North Minneapolis is home to one of the first public housing projects in the country -- the Sumner-Glenwood projects (that have since been demolished and replaced by a new neighborhood). That was in the late 1930s. What alot of people don't remember is that urban renewal began before the War. It just wasn't as big on account of the Depression and the War. Within 30 years, half of downtown Minneapolis was gone. In Minneapolis, we were still tearing down huge old hotels right into the early 1990s. Here, the problem wasn't as much the demolitions themselves (as if it could have been worse), it was the fact that they tore down buildings before there were proposals for new projects to take their place. There were empty lots for thirty years in some cases. They also didn't discriminate between good buildings and decrepit ones, it was decided on a block to block basis. I feel that part was nefarious, corporate headquarters love to have an entire block where they don't have to work around other buildings.
Today, most large cities would be embarrassed to do something like that. It still seems like a problem in smaller cities and towns, though. Shakopee, an old river town of about 20,000 people near Mpls., decided that it is going to demolish an 1870s brick mansion across from the courthouse for a parking ramp. If you have 300,000 odd some dollars laying around, you could make a pretty profit.
That was the worst!! That's when many beautiful historic buildings and neighborhoods were leveled to build ugly boxy government buildings, urban shopping malls, and freeways.
Read these books to get some of the History of it.

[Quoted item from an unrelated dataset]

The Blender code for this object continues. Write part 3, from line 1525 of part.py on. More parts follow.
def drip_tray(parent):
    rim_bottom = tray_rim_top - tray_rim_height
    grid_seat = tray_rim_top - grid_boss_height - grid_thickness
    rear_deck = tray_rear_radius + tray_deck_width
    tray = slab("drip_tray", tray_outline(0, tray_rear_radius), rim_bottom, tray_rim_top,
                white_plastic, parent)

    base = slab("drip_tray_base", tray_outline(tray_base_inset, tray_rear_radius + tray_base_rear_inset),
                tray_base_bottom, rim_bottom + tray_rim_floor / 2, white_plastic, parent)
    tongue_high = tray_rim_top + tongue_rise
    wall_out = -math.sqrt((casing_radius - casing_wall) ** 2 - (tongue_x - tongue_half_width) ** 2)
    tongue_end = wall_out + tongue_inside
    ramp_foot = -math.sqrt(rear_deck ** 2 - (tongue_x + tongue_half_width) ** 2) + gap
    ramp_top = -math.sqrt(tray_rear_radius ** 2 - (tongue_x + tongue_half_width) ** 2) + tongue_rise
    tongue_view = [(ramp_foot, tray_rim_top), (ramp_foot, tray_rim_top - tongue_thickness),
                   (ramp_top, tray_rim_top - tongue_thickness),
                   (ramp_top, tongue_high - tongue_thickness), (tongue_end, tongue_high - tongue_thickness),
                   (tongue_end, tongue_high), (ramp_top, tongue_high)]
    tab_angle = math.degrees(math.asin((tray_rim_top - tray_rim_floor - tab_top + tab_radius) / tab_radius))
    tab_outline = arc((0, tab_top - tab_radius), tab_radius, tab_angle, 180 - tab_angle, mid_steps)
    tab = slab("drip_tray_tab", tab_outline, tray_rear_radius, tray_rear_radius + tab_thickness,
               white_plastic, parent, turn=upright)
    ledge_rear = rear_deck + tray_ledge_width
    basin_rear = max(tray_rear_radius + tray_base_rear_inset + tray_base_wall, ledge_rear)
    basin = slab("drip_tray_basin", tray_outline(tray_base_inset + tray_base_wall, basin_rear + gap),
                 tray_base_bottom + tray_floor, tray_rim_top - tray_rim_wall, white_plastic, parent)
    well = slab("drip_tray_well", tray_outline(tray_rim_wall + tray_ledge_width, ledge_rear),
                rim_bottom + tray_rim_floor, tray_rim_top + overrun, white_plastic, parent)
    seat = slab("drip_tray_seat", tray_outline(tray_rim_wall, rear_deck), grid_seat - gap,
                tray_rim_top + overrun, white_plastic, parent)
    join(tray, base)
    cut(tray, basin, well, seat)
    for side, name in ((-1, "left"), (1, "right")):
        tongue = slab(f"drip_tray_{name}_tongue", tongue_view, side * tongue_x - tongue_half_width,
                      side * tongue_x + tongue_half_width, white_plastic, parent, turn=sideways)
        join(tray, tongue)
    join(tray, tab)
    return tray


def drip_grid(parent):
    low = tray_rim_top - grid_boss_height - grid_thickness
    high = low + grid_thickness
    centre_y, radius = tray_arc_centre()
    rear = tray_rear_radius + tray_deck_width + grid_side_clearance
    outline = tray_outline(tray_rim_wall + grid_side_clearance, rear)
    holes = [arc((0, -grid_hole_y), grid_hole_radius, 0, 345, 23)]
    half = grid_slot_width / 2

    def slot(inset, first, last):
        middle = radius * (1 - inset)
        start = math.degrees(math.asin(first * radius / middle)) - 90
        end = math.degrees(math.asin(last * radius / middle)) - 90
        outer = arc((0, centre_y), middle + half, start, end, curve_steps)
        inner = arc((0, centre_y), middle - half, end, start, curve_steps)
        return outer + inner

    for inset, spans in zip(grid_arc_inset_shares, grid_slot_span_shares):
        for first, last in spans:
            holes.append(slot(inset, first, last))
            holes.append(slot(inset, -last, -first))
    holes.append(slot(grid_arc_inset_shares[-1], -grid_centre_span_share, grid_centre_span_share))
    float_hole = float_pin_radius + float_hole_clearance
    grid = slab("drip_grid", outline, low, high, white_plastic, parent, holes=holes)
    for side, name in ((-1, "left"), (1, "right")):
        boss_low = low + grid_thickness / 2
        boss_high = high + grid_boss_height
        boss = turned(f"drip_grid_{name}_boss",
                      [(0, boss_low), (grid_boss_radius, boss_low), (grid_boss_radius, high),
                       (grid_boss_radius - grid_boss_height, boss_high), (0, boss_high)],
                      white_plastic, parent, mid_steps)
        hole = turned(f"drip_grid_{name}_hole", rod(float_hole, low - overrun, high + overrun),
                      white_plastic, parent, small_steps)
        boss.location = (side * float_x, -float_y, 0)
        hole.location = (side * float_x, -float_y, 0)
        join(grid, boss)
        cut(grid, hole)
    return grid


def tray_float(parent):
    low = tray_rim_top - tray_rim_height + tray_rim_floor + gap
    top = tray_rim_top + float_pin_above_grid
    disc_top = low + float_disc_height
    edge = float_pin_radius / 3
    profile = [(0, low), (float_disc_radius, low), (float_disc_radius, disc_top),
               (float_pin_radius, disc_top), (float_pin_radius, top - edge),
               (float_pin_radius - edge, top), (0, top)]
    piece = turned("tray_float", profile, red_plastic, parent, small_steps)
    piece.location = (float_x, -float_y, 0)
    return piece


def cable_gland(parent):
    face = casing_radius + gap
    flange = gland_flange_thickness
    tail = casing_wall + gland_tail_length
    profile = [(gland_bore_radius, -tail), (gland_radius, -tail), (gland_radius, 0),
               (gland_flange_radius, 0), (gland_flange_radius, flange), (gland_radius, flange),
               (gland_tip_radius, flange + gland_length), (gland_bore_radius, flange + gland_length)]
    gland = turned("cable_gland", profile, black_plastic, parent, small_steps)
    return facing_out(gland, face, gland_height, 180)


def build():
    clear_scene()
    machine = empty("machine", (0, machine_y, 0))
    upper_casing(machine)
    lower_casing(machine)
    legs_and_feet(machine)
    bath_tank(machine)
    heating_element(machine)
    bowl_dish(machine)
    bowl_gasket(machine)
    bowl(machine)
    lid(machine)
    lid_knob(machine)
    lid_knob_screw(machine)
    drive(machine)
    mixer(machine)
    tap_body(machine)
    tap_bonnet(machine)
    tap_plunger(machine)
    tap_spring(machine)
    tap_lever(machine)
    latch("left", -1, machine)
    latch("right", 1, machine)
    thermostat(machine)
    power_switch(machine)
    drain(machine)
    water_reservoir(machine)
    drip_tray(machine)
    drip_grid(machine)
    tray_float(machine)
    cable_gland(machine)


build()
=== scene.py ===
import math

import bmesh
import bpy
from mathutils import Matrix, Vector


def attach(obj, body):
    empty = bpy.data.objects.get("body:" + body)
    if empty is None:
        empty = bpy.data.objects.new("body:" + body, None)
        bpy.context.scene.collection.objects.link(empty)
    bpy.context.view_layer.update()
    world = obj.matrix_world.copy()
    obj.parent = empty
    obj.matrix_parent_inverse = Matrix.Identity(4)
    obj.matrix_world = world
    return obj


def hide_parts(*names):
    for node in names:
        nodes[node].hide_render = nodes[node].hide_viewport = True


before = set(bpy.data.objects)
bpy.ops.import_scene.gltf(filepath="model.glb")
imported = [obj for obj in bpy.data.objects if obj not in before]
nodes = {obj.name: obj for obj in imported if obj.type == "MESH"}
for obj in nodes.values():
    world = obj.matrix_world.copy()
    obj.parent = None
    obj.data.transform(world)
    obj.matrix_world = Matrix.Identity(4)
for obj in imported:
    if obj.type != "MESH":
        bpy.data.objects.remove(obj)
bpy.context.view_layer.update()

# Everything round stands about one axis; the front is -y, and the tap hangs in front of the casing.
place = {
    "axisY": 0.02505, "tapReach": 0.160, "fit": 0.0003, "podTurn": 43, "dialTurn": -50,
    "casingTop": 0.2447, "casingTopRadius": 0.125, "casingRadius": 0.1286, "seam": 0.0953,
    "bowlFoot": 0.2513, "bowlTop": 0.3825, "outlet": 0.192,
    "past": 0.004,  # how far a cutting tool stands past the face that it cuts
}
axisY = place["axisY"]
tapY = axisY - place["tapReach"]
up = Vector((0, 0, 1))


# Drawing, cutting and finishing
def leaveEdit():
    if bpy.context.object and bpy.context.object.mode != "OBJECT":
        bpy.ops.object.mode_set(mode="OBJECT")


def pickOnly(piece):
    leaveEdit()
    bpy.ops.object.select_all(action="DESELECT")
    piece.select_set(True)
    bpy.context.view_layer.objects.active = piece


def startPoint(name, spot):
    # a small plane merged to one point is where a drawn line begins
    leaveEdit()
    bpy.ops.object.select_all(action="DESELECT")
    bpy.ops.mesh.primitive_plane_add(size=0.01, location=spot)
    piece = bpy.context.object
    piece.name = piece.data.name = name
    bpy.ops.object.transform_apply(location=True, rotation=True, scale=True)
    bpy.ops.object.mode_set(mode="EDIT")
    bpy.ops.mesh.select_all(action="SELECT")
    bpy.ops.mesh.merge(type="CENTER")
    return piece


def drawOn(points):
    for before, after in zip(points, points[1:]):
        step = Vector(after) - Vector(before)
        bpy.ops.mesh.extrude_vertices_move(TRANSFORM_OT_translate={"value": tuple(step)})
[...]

The Death and Life of Great American Cities.... Jane Jacobs
Suburban Nation......Andres Duany and Elizatheth Plater-Zyberk
Geography of Nowhere .... Howard Kuntsler
an d there are more.. just the first few that come to mind.
I just started Jane Jacobs last book today (Dark Ages Ahead, 2004). That woman was a seer. She saw the housing bubble a mile away.
Yes, Jane Jacobs was a genius.. and she was self taught.. she had really keen insight into how cities really work.
It actually goes all the way back to the "garden city" movement that started in the turn of the last century, then the embracement of the Corbusier "Radiant City" Model, then the rise of Bauhaus architecture, which favored boxy, utilitarian buildings over the more ornate craftsmen and Beaux Arts buildings. But it was The WPA and new Deal of the Roosevelt administration that really kickstarted the real negative urban renewal... the institutional housing projects and similar Big government buildings that all had that Stalinist look. Then you had the embracement of International style architecture in the 50s.. Big Rectangles and boxes, every building looked alike .... that lasted up through the 1980s.
Then you had some of the worst urban renewal nightmares with the Great Society programs of The Johnson Administration ..Think Cabrini Green in Chicago.. and other horrors.